[start of GIVEN MATERIAL]

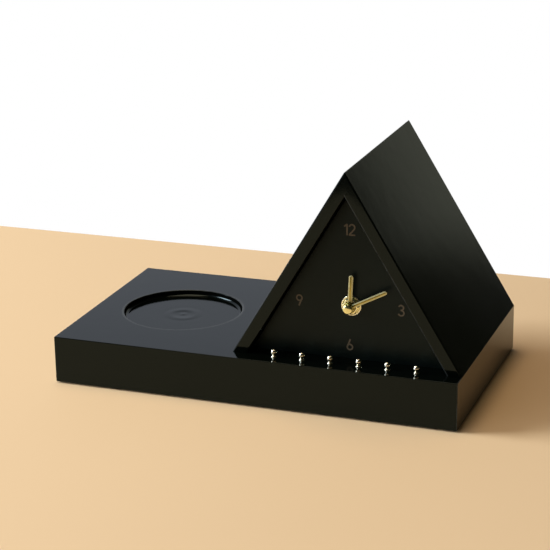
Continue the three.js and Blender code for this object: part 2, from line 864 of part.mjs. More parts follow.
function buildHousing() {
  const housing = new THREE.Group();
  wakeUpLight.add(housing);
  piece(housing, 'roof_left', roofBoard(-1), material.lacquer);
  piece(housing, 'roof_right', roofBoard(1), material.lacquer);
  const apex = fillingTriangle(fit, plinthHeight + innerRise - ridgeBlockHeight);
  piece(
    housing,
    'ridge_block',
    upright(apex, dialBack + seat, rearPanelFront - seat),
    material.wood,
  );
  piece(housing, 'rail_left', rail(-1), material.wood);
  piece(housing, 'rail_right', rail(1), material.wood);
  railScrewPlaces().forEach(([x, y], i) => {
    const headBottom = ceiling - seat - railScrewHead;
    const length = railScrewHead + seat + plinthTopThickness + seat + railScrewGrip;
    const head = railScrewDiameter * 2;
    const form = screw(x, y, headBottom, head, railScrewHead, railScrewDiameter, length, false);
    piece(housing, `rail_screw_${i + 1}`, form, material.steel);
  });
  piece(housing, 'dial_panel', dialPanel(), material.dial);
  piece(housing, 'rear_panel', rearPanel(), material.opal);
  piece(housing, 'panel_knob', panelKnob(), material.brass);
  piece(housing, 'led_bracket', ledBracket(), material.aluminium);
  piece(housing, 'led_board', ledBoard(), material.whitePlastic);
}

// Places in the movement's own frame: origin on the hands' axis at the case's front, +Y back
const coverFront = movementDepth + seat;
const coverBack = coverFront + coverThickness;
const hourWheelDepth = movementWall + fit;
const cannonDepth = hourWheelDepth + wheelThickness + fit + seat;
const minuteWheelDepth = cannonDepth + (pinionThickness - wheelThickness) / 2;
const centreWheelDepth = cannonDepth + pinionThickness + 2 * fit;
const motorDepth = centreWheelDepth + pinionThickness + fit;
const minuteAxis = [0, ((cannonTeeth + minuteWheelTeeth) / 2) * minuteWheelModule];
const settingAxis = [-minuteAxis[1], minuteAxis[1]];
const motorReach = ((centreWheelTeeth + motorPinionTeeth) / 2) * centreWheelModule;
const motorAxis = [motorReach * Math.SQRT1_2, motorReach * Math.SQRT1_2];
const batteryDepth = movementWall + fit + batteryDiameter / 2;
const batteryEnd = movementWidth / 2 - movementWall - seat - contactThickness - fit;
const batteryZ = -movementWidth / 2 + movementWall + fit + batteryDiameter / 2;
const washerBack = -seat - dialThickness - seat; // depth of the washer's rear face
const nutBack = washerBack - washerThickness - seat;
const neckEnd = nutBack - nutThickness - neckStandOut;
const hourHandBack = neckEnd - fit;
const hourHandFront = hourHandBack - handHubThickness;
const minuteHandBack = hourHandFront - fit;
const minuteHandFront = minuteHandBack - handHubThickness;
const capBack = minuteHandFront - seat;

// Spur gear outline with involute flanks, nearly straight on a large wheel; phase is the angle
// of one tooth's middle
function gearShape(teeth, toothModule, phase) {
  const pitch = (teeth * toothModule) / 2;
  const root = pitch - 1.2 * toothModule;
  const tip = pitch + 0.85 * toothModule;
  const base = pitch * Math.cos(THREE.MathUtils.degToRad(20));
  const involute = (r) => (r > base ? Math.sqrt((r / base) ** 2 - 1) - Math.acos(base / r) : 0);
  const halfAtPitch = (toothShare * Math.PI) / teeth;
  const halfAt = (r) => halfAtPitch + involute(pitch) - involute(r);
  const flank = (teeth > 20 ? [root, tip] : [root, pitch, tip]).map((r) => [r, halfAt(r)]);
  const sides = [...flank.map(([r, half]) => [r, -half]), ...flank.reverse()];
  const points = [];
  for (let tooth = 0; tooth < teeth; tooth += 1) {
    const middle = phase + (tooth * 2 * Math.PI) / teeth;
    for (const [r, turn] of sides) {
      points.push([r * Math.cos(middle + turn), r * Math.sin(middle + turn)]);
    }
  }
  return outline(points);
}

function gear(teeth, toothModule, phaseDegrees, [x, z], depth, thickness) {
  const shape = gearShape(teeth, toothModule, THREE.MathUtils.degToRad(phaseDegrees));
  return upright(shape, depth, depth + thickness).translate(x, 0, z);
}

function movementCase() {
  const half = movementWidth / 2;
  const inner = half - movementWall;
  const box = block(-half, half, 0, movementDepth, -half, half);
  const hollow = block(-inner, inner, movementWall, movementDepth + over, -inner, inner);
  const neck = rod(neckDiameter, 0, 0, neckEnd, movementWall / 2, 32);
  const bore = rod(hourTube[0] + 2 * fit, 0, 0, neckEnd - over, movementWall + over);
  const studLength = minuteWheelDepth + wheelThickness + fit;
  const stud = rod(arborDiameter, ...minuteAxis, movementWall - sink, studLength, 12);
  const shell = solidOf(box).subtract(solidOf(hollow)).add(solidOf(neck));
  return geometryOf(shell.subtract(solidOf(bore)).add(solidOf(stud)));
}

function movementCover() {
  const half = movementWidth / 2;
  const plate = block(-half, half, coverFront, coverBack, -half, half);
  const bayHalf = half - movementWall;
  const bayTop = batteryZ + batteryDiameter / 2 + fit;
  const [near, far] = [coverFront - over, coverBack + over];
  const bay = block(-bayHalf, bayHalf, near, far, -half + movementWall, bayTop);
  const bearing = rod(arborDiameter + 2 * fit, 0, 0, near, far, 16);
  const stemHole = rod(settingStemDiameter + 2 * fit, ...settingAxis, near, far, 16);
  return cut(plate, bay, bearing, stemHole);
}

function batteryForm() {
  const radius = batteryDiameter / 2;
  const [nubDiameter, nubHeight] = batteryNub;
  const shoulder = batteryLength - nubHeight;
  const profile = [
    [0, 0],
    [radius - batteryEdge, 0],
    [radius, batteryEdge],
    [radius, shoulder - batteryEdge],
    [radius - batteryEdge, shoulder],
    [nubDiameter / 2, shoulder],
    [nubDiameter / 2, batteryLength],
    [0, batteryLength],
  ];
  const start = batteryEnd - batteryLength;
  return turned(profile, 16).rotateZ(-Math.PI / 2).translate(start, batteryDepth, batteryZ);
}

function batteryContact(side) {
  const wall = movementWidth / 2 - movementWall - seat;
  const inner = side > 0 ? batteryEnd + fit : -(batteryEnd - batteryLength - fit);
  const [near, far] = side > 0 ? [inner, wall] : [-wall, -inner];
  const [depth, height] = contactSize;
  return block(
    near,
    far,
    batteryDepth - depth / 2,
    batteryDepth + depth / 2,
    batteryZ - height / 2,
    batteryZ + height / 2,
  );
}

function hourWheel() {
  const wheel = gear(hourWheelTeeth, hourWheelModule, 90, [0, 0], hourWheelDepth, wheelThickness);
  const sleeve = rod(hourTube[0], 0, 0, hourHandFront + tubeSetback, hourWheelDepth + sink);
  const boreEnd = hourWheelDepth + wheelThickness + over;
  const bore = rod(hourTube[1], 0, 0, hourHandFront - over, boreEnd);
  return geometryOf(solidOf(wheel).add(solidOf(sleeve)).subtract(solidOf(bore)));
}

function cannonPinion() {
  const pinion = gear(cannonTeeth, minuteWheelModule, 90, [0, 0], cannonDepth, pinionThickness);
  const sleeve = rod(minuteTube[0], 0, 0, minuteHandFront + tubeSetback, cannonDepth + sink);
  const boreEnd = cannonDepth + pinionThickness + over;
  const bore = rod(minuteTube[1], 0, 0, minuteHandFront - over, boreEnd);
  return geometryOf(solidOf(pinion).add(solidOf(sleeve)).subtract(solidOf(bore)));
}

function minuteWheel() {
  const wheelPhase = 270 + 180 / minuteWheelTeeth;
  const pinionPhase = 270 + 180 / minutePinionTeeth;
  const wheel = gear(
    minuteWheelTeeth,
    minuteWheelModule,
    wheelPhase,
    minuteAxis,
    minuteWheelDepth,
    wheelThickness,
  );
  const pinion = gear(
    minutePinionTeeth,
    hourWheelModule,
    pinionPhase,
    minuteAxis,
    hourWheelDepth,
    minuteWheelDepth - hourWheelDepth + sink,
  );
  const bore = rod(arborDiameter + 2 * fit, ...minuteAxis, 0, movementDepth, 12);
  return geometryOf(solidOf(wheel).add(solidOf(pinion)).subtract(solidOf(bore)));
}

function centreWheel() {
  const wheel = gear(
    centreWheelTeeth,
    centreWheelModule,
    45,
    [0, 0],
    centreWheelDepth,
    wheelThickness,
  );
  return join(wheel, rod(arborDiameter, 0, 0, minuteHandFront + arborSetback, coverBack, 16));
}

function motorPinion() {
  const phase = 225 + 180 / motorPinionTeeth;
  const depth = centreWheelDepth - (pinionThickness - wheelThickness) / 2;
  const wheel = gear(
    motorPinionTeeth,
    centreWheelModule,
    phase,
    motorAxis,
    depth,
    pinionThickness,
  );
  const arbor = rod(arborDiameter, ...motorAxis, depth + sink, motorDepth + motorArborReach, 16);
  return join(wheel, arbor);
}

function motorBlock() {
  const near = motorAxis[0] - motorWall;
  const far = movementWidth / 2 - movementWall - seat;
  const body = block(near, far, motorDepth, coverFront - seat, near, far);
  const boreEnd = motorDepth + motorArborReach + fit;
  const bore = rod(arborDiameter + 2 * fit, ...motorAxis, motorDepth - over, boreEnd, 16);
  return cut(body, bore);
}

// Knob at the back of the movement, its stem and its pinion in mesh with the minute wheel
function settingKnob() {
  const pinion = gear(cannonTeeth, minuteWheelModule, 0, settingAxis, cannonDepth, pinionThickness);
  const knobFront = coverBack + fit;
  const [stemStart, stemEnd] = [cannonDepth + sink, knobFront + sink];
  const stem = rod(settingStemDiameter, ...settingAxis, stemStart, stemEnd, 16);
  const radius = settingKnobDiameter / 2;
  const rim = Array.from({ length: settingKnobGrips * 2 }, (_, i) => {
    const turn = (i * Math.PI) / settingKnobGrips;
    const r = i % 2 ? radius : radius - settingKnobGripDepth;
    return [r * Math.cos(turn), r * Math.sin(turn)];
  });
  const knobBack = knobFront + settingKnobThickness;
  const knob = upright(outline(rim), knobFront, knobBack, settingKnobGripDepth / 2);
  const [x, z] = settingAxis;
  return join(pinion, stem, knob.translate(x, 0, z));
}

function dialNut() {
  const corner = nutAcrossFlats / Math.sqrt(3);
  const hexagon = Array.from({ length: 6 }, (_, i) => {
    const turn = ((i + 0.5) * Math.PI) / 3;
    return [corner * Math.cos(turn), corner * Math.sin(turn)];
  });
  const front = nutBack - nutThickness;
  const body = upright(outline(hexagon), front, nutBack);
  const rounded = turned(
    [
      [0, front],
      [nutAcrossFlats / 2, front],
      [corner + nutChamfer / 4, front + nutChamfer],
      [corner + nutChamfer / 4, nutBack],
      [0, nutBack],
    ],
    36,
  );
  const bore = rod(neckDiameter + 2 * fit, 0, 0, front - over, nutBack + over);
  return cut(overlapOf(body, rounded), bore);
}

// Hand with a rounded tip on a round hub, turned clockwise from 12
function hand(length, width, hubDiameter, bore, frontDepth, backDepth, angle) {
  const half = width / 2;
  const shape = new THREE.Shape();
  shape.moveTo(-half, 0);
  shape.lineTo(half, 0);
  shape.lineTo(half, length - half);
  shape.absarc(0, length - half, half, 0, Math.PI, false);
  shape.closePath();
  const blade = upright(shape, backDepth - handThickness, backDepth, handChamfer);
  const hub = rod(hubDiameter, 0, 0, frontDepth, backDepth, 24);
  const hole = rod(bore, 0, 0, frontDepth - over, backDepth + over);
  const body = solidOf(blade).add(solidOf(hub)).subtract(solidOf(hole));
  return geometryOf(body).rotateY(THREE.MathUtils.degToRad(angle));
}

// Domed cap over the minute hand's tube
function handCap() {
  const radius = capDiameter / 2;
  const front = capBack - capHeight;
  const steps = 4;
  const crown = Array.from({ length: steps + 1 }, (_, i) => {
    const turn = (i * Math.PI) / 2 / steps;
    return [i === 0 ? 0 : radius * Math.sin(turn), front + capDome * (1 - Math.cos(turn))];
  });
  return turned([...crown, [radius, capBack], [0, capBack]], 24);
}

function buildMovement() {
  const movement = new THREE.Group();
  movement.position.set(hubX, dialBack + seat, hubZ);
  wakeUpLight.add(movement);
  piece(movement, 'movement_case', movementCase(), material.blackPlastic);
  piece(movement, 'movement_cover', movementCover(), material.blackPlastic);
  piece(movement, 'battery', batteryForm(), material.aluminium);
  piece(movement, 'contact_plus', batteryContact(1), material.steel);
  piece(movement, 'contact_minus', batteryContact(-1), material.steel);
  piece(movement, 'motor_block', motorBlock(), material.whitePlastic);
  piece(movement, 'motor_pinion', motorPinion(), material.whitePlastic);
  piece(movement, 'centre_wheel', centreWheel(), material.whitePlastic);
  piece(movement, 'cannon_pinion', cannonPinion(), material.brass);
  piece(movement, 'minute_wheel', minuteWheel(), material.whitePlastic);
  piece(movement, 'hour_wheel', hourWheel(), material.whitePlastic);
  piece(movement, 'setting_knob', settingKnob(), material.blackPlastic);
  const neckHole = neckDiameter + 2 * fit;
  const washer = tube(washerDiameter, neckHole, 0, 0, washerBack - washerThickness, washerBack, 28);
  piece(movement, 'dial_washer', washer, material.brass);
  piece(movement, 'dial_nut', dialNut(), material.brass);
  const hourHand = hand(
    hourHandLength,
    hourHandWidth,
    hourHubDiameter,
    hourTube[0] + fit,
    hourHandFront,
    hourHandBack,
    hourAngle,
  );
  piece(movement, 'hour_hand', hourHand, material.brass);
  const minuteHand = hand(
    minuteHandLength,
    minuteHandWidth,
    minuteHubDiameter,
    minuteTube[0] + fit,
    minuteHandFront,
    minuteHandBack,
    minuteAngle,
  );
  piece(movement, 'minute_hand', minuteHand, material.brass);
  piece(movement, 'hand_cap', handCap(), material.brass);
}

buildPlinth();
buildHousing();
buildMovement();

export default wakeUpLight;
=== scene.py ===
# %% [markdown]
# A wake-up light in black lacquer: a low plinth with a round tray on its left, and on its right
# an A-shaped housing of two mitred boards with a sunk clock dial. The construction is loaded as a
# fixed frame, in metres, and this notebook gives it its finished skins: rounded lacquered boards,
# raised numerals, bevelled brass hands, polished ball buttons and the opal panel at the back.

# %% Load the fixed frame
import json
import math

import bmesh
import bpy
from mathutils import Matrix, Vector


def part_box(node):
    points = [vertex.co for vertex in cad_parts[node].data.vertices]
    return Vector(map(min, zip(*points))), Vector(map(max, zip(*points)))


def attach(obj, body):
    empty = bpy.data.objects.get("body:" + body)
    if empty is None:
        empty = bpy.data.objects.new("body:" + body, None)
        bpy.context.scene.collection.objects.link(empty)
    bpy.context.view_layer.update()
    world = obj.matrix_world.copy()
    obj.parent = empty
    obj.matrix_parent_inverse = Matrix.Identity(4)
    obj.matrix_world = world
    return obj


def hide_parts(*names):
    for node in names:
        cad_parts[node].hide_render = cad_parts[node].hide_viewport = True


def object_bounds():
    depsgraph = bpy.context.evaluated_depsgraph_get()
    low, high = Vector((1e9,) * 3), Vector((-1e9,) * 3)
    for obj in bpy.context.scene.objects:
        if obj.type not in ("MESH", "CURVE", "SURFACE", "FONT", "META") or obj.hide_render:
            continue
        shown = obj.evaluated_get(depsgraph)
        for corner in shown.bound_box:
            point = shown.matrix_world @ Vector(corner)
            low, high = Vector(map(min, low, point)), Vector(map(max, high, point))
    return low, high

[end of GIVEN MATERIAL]

## STATED PROBLEM:
From the line containing "piece(movement, 'minute_hand', minuteHand, material.brass);" down to the line containing "low, high = Vector((1e9,)" in the material above, reproduce every line exactly, including the two end lines.

## TASK OUTPUT:
  piece(movement, 'minute_hand', minuteHand, material.brass);
  piece(movement, 'hand_cap', handCap(), material.brass);
}

buildPlinth();
buildHousing();
buildMovement();

export default wakeUpLight;
=== scene.py ===
# %% [markdown]
# A wake-up light in black lacquer: a low plinth with a round tray on its left, and on its right
# an A-shaped housing of two mitred boards with a sunk clock dial. The construction is loaded as a
# fixed frame, in metres, and this notebook gives it its finished skins: rounded lacquered boards,
# raised numerals, bevelled brass hands, polished ball buttons and the opal panel at the back.

# %% Load the fixed frame
import json
import math

import bmesh
import bpy
from mathutils import Matrix, Vector


def part_box(node):
    points = [vertex.co for vertex in cad_parts[node].data.vertices]
    return Vector(map(min, zip(*points))), Vector(map(max, zip(*points)))


def attach(obj, body):
    empty = bpy.data.objects.get("body:" + body)
    if empty is None:
        empty = bpy.data.objects.new("body:" + body, None)
        bpy.context.scene.collection.objects.link(empty)
    bpy.context.view_layer.update()
    world = obj.matrix_world.copy()
    obj.parent = empty
    obj.matrix_parent_inverse = Matrix.Identity(4)
    obj.matrix_world = world
    return obj


def hide_parts(*names):
    for node in names:
        cad_parts[node].hide_render = cad_parts[node].hide_viewport = True


def object_bounds():
    depsgraph = bpy.context.evaluated_depsgraph_get()
    low, high = Vector((1e9,) * 3), Vector((-1e9,) * 3)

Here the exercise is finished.